2. Vote by Telephone. Please call the toll-free number listed on the proxy card or voting form sent to you. Have voting card in hand. Follow the instructions provided to vote via telephone.
3. Vote by Mail. Please mark, sign and date the proxy card or voting form sent to you and return it promptly in the postage-paid envelope provided.

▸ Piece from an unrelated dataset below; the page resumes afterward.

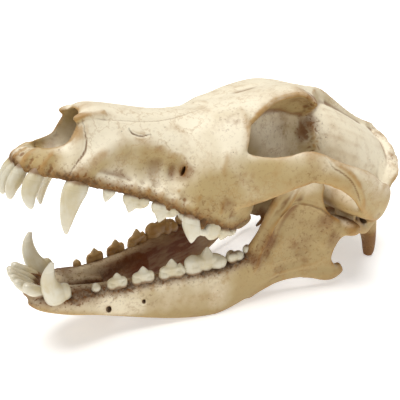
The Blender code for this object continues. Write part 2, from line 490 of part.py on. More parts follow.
def lay_jaw(clay, side):
    """One half of the lower jaw."""
    add_bar(clay, (
        (-3.2, 4.8, -0.4, 3.4, 2.4), (3, 8.2, -1.3, 7.2, 4.5), (11, 10.6, -2.4, 9.4, 6.0),
        (20, 12.0, -4.9, 9.0, 7.2), (30, 12.6, -7.5, 7.6, 8.5), (44, 14.4, -10.6, 6.4, 10.9),
        (60, 18.4, -13.0, 6.2, 13.4), (75, 22.6, -14.8, 6.2, 15.2), (90, 27.0, -15.6, 6.3, 16.2),
        (102, 30.4, -15.0, 6.2, 16.4), (114, 33.6, -12.4, 5.8, 15.8), (126, 36.8, -8.6, 4.8, 15.2),
        (134, 39.0, -6, 3.7, 13)), side=side, square=2.7)
    add_bar(clay, ((4, 3.6, -1.6, 3.6, 3.0), (16, 3.8, -4.9, 3.8, 5.0), (30, 4.4, -8.8, 4.2, 6.2),
                   (40, 6.0, -12.6, 3.4, 6.0)), side=side, square=2.6)
    outline = ((116, 2), (121, 12), (125, 23), (130, 33.5), (136, 43.5), (142, 51), (149, 56),
               (157, 56.5), (161.5, 51), (163, 43), (163, 34), (166, 26.5), (171, 21.5), (176, 18),
               (176.5, 9), (173, 1), (171.5, -6), (174.5, -13), (172, -20.5), (163, -21.0),
               (151, -19.0), (141, -19.8), (130, -23.5), (118, -27))
    add_plate(clay, outline, (126, 37.6), BLADE_TURN, JAW_BLADE, side)
    add_bar(clay, ((118, 35.2, 3, 3.4, 4), (123.6, 37.6, 14, 3.2, 3.4), (129, 39.6, 26, 2.9, 2.8),
                   (135.4, 41.4, 37, 2.7, 2.5), (143, 43.2, 47.5, 2.4, 2.4)), side=side, up=(0, 1, 0))
    add_bar(clay, ((112, 33.4, -24.2, 4.6, 4.0), (126, 37.6, -21.0, 4.1, 3.8), (140, 41.6, -16.6, 3.6, 3.4),
                   (154, 45.4, -15.6, 3.4, 3.4), (164, 48.2, -17.4, 3.4, 3.8)), side=side)
    add_bar(clay, ((160, 47.0, -15.0, 3.0, 5.4), (168, 49.0, -17.8, 3.5, 5.8),
                   (174.0, 50.2, -17.4, 3.5, 5.6), (179.0, 50.8, -15.4, 2.8, 4.0)), side=side)
    add_bar(clay, ((162, 47.4, 4, 3.4, 8), (170, 48.8, 9.5, 4.0, 7.0), (176.0, 49.6, 12.6, 5.4, 5.6)),
            side=side)
    add_bar(clay, ((-3.0, 0.6, 3.4, 3.0, 3.8), (-1.6, 5.0, 3.8, 3.2, 3.8), (2.4, 9.6, 3.6, 3.4, 3.8),
                   (7.0, 12.4, 2.0, 3.2, 3.6)), side=side, up=(0, 0, 1))
    add_bar(clay, ((176.6, 37.6, 12.6, 3.4, 2.8), (177.2, 40, 13.0, 5.2, 4.6), (177.8, 49, 13.4, 5.7, 5.4),
                   (178.4, 57, 13.8, 5.2, 4.6), (178.6, 61.4, 14.0, 3.2, 2.6)), side=side)


def open_jaw_holes(clay, side):
    """Cutters for the chin's nerve holes and the canal behind."""
    add_bar(clay, ((31.5, 25, -12.8, 1.5, 2.6), (36, 18.0, -11.8, 1.4, 2.5), (41, 15.0, -11, 1.0, 1.8)),
            side=side)
    add_bar(clay, ((51, 28, -12.4, 1.1, 1.8), (54.5, 23, -12, 1.1, 1.7), (58, 19.6, -11.6, 0.8, 1.2)),
            side=side)
    add_bar(clay, ((150, 38, -1, 1.8, 2.8), (143, 40.4, -3, 1.8, 2.8), (136, 40, -4, 1.2, 2)),
            side=side)


def lean_inward(points, side):
    """The jaw's lower rear border stands nearer the middle than its teeth do."""
    x, y, z = points.T
    rear = np.clip((x - 96) / 40, 0, 1) * (1 - 0.7 * np.clip((x - 152) / 20, 0, 1))
    points[:, 1] = y - side * LEAN * rear * np.clip(-z - 2, 0, None)


def sculpt_jaw(points, side):
    """The hollows for the chewing muscle."""
    for centre, radii, depth in (((149, 46, 20), (19, 12, 24), 2.2), ((146, 46, 0), (20, 12, 15), 2.2),
                                 ((118, 36, 12), (9, 14, 14), 1.0)):
        x, y, z = centre
        press(points, (x, y * side, z), radii, (0, -depth * side, 0))


def flat_chin(points, side):
    """The flat where the two halves of the jaw meet, with the gap left free."""
    inside = points[:, 1] * side < JAW_GAP / 2
    points[inside, 1] = side * JAW_GAP / 2


# From clay to solid

def to_world(thing, tilt, place):
    """Tilts a bone about y, sets it down and turns millimetres into metres, in its mesh."""
    rest = Matrix.Translation((place[0] - CENTRE_X, place[1], place[2] - FLOOR))
    thing.data.transform(Matrix.Scale(MM, 4) @ rest @ Matrix.Rotation(radians(tilt), 4, "Y"))


def level_feet(thing):
    """Presses what hangs below the floor up to a small flat at z = 0."""
    points = coordinates(thing)
    points[:, 2] = np.maximum(points[:, 2], 0.0)
    put_coordinates(thing, points)


def thin_out(thing, triangles):
    """A light mesh of about the given number of triangles."""
    thing.data.calc_loop_triangles()
    modifier = thing.modifiers.new("Thinned", "DECIMATE")
    modifier.ratio = triangles / len(thing.data.loop_triangles)
    modifier.use_collapse_triangulate = True
    settle(thing)


def finish(thing, name, colour, tilt, place, triangles):
    """Names the bone, poses it, thins it out and gives it its material."""
    to_world(thing, tilt, place)
    thin_out(thing, triangles)
    level_feet(thing)
    thing.name = name
    thing.data.name = name
    material = bpy.data.materials.new(name + " bone")
    material.use_nodes = True
    shader = material.node_tree.nodes["Principled BSDF"]
    shader.inputs["Base Color"].default_value = (*colour, 1)
    shader.inputs["Roughness"].default_value = ROUGHNESS
    thing.data.materials.clear()
    thing.data.materials.append(material)
    thing.data.shade_smooth()
    thing.data.set_sharp_from_angle(angle=radians(SHARP_ANGLE))


def with_teeth(bone, name, fronts, cheeks, down, sides):
    """The bone and its teeth, grown into one body."""
    clay = bmesh.new()
    clay.from_mesh(bone.data)
    for side in sides:
        add_teeth(clay, fronts, cheeks, down, side)
    whole = shell_object(name, clay)
    bpy.data.objects.remove(bone)
    unite(whole, VOXEL, 1)
    return whole


def make_cranium():
    """The cranium with its upper teeth."""
    clay = bmesh.new()
    for lay in (lay_muzzle, lay_brow, lay_braincase, lay_crests, lay_arches, lay_base):
        lay(clay)
    cranium = shell_object("cranium", clay)
    unite(cranium, VOXEL, CRANIUM_PASSES)
    points = coordinates(cranium)
    sculpt_cranium(points)
    put_coordinates(cranium, points)
    for opening in (open_nose, open_throat, open_small_holes):
        cutter = bmesh.new()
        opening(cutter)
        cut(cranium, cutter)
    cranium = with_teeth(cranium, "cranium", UPPER_FRONT, UPPER_TEETH, -1, (LEFT, RIGHT))
    finish(cranium, "cranium", CRANIUM_COLOUR, HEAD_TILT, HEAD_PLACE, CRANIUM_TRIANGLES)


def make_jaw(name, side):
    """Half of the lower jaw with its teeth."""
    clay = bmesh.new()
    lay_jaw(clay, side)
    jaw = shell_object(name, clay)
    unite(jaw, VOXEL, JAW_PASSES)
    points = coordinates(jaw)
    lean_inward(points, side)
    sculpt_jaw(points, side)
    flat_chin(points, side)
    put_coordinates(jaw, points)
    cutter = bmesh.new()
    open_jaw_holes(cutter, side)
    cut(jaw, cutter)
    jaw = with_teeth(jaw, name, LOWER_FRONT, LOWER_TEETH, 1, (side,))
    points = coordinates(jaw)
    flat_chin(points, side)
    put_coordinates(jaw, points)
    finish(jaw, name, JAW_COLOUR, JAW_TILT, (0, 0, 0), JAW_TRIANGLES)


def clear_scene():
    """Removes whatever the scene holds."""
    for thing in list(bpy.data.objects):
        bpy.data.objects.remove(thing)


def main():
    clear_scene()
    make_cranium()
    make_jaw("mandible_left", LEFT)
    make_jaw("mandible_right", RIGHT)


main()
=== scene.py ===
# %% [markdown]
# # A wolf skull, cell by cell
# The skull lies on its lower jaw with the mouth open. It is bone and tooth and nothing else: a
# cranium, the two halves of the lower jaw, and every tooth as a piece of its own, set in its socket.
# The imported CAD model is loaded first. It fixes where everything is, so nothing here moves it.

# %% Load the fixed frame
import bmesh
import bpy
import numpy as np
from math import cos, pi, radians, sin
from mathutils import Matrix, Vector
from mathutils.bvhtree import BVHTree


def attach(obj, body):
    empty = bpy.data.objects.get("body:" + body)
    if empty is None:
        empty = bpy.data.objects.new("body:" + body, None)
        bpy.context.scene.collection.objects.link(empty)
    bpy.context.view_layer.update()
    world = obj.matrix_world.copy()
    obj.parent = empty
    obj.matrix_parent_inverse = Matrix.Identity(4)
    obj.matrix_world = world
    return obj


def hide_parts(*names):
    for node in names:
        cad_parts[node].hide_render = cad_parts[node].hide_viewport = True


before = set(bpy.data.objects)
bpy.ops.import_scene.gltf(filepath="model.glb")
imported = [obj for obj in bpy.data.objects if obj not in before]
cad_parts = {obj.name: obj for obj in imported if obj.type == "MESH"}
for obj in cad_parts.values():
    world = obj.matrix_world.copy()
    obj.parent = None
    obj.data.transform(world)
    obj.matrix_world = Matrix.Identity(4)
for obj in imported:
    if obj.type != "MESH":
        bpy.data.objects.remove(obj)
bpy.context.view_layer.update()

# %% [markdown]
# ## Bone frames
# Each bone is easiest to measure on its own: x runs back from the front teeth, y to the animal's
# right, z up from the tooth sockets, all in millimetres. The last step tilts the bone into the pose
# and turns millimetres into metres, so the numbers below can be checked against a ruler on a skull.

# %% Sizes and pose
MM = 0.001
LEFT, RIGHT = -1, 1
HEAD_TILT, HEAD_PLACE = 23.4, (3.0, 0.0, 73.8)
JAW_TILT, JAW_PLACE = 2.2, (0.0, 0.0, 0.0)
CENTRE_X, FLOOR = 122.5, -33.9
MUZZLE_HALF, ZYGOMA_HALF, SKULL_LENGTH = 23.0, 67.0, 242.0
JAW_GAP = 0.4
BONE_VOXEL, TOOTH_VOXEL = 0.9, 0.36
CRANIUM_TRIANGLES, JAW_TRIANGLES, TOOTH_TRIANGLES = 195000, 120000, 9000
AROUND = 28


def rest_matrix(tilt, place):
    """From a bone's own millimetres to metres on the floor."""
    rest = Matrix.Translation((place[0] - CENTRE_X, place[1], place[2] - FLOOR))
    return Matrix.Scale(MM, 4) @ rest @ Matrix.Rotation(radians(tilt), 4, "Y")


HEAD_REST = rest_matrix(HEAD_TILT, HEAD_PLACE)
JAW_REST = rest_matrix(JAW_TILT, JAW_PLACE)
print("front of the palate sits at", [round(v, 4) for v in HEAD_REST.translation])

# %% [markdown]
# ## Clay
# A skull has no flat faces and no straight edges, so it is built like a clay study: rolls, balls
# and slabs are laid over each other, one skin is grown round them by a voxel remesh, and the skin
# is smoothed. A roll is a grid whose rows are set out as rings along a curve and then welded.

# %% Rolls
def eased(rows, steps=5):
    """More rows between the given ones, on a smooth curve through them."""
    rows = np.array(rows, float)
    padded = np.vstack((2 * rows[0] - rows[1], rows, 2 * rows[-1] - rows[-2]))
    out = []
    for before, start, end, after in zip(padded, padded[1:], padded[2:], padded[3:]):
        for t in np.arange(steps) / steps:
            out.append(start + 0.5 * t * (end - before
                                          + t * (2 * before - 5 * start + 4 * end - after
                                                 + t * (3 * (start - end) + after - before))))
    out.append(rows[-1])
    return np.array(out)


def add_tube(clay, rings):
    """A closed body through rings of points: a grid rolled up, welded and capped."""
    rows, around = len(rings), len(rings[0])
    grid = bmesh.ops.create_grid(clay, x_segments=around, y_segments=rows - 1, size=1.0)["verts"]
    for index, vert in enumerate(grid):
        row, column = divmod(index, around + 1)
        vert.co = rings[row][column % around]
    bmesh.ops.remove_doubles(clay, verts=grid, dist=1e-4)
    rim = {edge for vert in grid if vert.is_valid for edge in vert.link_edges if edge.is_boundary}
    bmesh.ops.holes_fill(clay, edges=list(rim))


def oval(centre, across, rise, half_width, half_height, square=2.0):
    """One ring: an ellipse, or a boxier figure when square is over 2."""
    ring = []
    for k in range(AROUND):
        c, s = cos(2 * pi * k / AROUND), sin(2 * pi * k / AROUND)
        ring.append(centre + across * (half_width * np.sign(c) * abs(c) ** (2 / square))
                    + rise * (half_height * np.sign(s) * abs(s) ** (2 / square)))
    return ring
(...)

Where to Find Additional Information
This communication does not constitute an offer to sell or the solicitation of an offer to buy any securities or a solicitation of any vote or approval. This communication may be deemed to be solicitation material in respect of the proposed sale of AAC by Ambac to American Acorn Corporation, a Delaware corporation owned by funds managed by Oaktree Capital Management, L.P (the “proposed transaction”). In connection with the proposed transaction, Ambac filed a definitive proxy statement with the SEC on September 6, 2024. The definitive proxy statement and a form of proxy has been mailed to the stockholders of Ambac. INVESTORS AND SECURITY HOLDERS ARE URGED TO READ ALL RELEVANT DOCUMENTS FILED WITH THE SEC, INCLUDING THE DEFINITIVE PROXY STATEMENT AND ANY OTHER RELEVANT DOCUMENTS WHEN THEY BECOME AVAILABLE BECAUSE THEY WILL CONTAIN IMPORTANT INFORMATION ABOUT THE PROPOSED TRANSACTION. Investors and security holders may obtain free copies of the definitive proxy statement and other documents filed by Ambac with the SEC at http://www.sec.gov. Free copies of the definitive proxy statement and Ambac’s other filings with the SEC may also be obtained from the Company. Free copies of documents filed with the SEC by Ambac will be made available free of charge on the Company’s investor relations website at https://ambac.com/investor-relations/investor-overview/default.aspx.
Participants in the Solicitation
Ambac and certain of its directors and executive officers may be deemed to be participants in the solicitation of proxies in respect of the proposed transaction. Information about the directors and executive officers of Ambac is set forth in its definitive proxy statement relating to its annual meeting of stockholders, which Ambac filed with the SEC on April 26, 2024. Investors may obtain additional information regarding the interests of such participants by reading the definitive proxy statement and other relevant materials regarding the proposed transaction when they become available.